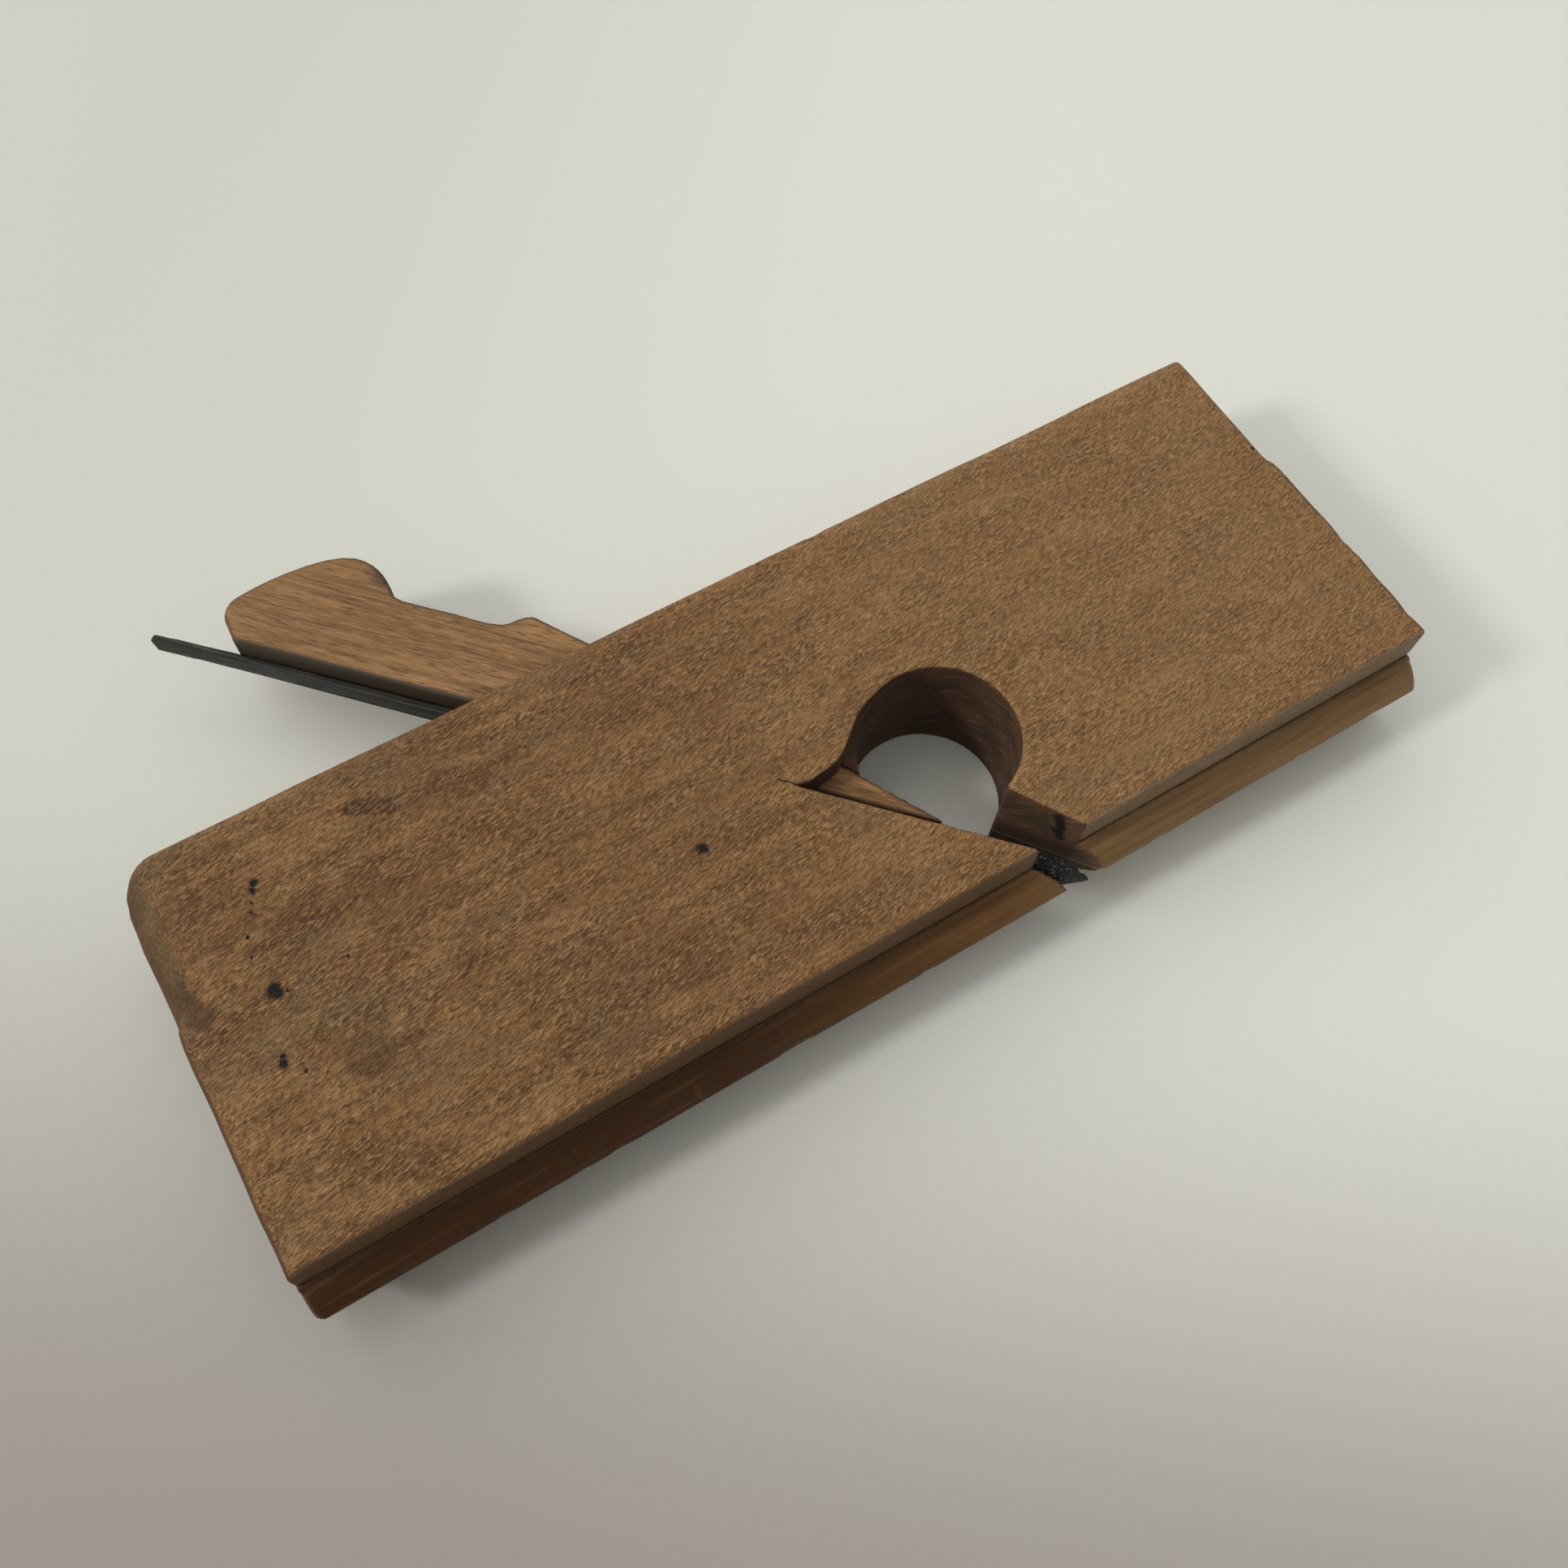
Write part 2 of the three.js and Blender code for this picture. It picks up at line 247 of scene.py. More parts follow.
def on_bed(up, above):
    """X and Y of a point, from its distance up the bed from the sole line and its height above the bed."""
    return (MOUTH_BACK - up * math.cos(BED_ANGLE) + above * math.sin(BED_ANGLE),
            SOLE + up * math.sin(BED_ANGLE) + above * math.cos(BED_ANGLE))


def from_bed(up, above, across):
    """Points of the frame, from arrays in the bed's own measures."""
    x, y = on_bed(0, 0)
    return np.stack([x - up * math.cos(BED_ANGLE) + above * math.sin(BED_ANGLE),
                     y + up * math.sin(BED_ANGLE) + above * math.cos(BED_ANGLE),
                     across + MIDDLE], 1)


def on_front(height):
    return MOUTH_FRONT - height / math.tan(FRONT_ANGLE), SOLE + height


def wedge_top(up):
    return WEDGE_AT_TOP - (TOP_REACH - up) * WEDGE_TAPER


def iron_top(up):
    edge_up = -RIDGE_DROP / math.sin(BED_ANGLE)
    return IRON_AT_EDGE + (up - edge_up) * (IRON_AT_END - IRON_AT_EDGE) / (IRON_END - edge_up)


# ---- Stock ----

HEEL_CORNER, TOE_CORNER = 9, 1.2
CHAMFER_STOP = 6.5
STOCK_CHIPS_SEED, LONG_EDGE_CHIPS, END_EDGE_CHIPS = 5, 46, 9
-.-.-
- [Objective] Each line from the top of the material above through the line with "SOLE + up *" must be echoed exactly, and no other line.

- [Answer for the task]
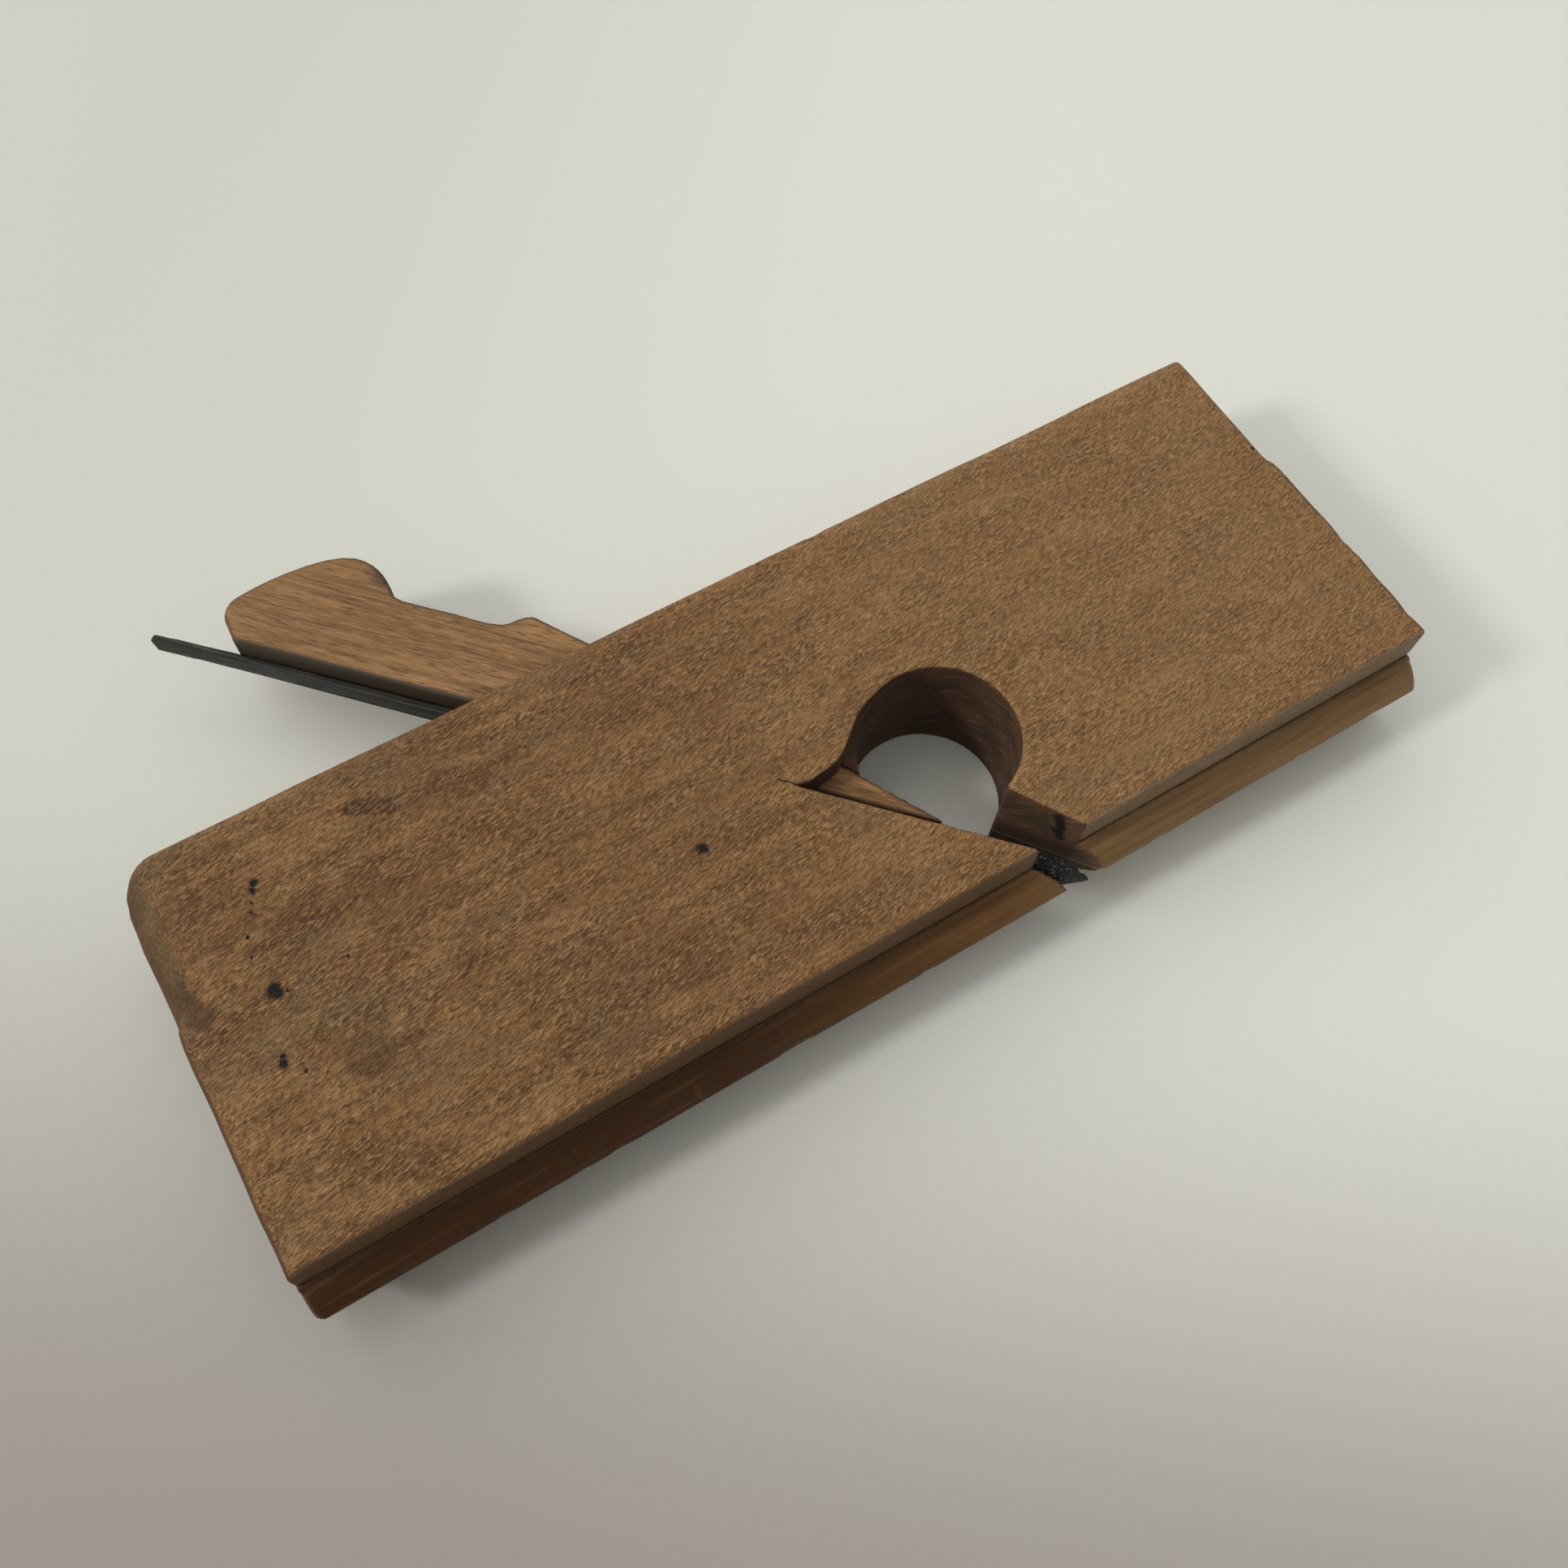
Write part 2 of the three.js and Blender code for this picture. It picks up at line 247 of scene.py. More parts follow.
def on_bed(up, above):
    """X and Y of a point, from its distance up the bed from the sole line and its height above the bed."""
    return (MOUTH_BACK - up * math.cos(BED_ANGLE) + above * math.sin(BED_ANGLE),
            SOLE + up * math.sin(BED_ANGLE) + above * math.cos(BED_ANGLE))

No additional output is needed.